The debacle of demagogy, section 3

Submitted by martin on 9 February, 2008 - 4:25 Author: Sean Matgamna

This series: The Northern Ireland crisis of 1968-9 and the left

  • Section 1 of this article
  • Section 2 of this article

    Next article in this series: Part 10: The SLL on Ireland; introduction The "hard Trotskyists" of 1969

    The leaders of IS had brought out an issue of Socialist Worker on Thursday 14 August, the same day that the troops were put to work in Derry after two days of fighting there, and just before Belfast exploded.

    Evidently, they did not work up much of a sense of urgency about what was happening in Ireland. The lead story in the 14 August SW was: "Steel Strikers Fight Union-Boss Alliance". IS was probably waiting to see what happened. The report on Ireland was one column on the right hand side of the page.

    What do the minutes of the IS committees show of their thinking as they readjusted?

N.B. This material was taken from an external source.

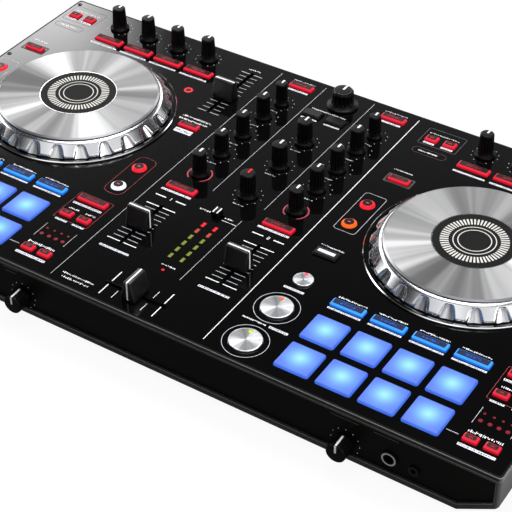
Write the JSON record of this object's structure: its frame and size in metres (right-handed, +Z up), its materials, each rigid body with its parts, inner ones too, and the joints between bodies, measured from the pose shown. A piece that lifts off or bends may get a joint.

    Holidays had depleted the IS centre, but the key people on Ireland, Palmer and Cliff, were in London; the phone lines to Derry and Belfast still worked; and in London they managed to convene, on Sunday 17 August, a special meeting of available members of the two leading committees of IS (the National Committee and the Executive Committee) to discuss Northern Ireland.

    The very rudimentary minutes record the vote at the end of that discussion:

    "A vote was taken as to whether we should demand the withdrawal of British troops as a headline. For: Comrades Hallas, Protz and Nagliatti. Against: Comrades Looker, Harman, Cliff, Osborne, Cox, Widgery, Palmer, T[essa] Lindop."

    Troops out, the central slogan of IS since the Irish issue came to centre stage, was not to be raised as a headline. "As a headline" — the decision was not, if the minutes are accurate, to drop "troops out" entirely. The IS leaders believed in "subtlety" and smoothness and, besides, on 17 August they may not have intended to drop it entirely. In fact it would not be raised at all in the upcoming issue of Socialist Worker, four days later, or for months to come.

    The EC met the next evening, on 18 August. Things were beginning to subside in Northern Ireland as the army extended its grip to Belfast. The next day, 19th, the Army would take formal control of "security", and the RUC.

    Ireland was not discussed.

    On 21 August, SW appeared with all of its four pages devoted to Ireland. The key slogans of the preceding nine months were absent. In their place were slogans taken from the Catholics behind the barricades, and focusing heavily on "maintaining the barricades".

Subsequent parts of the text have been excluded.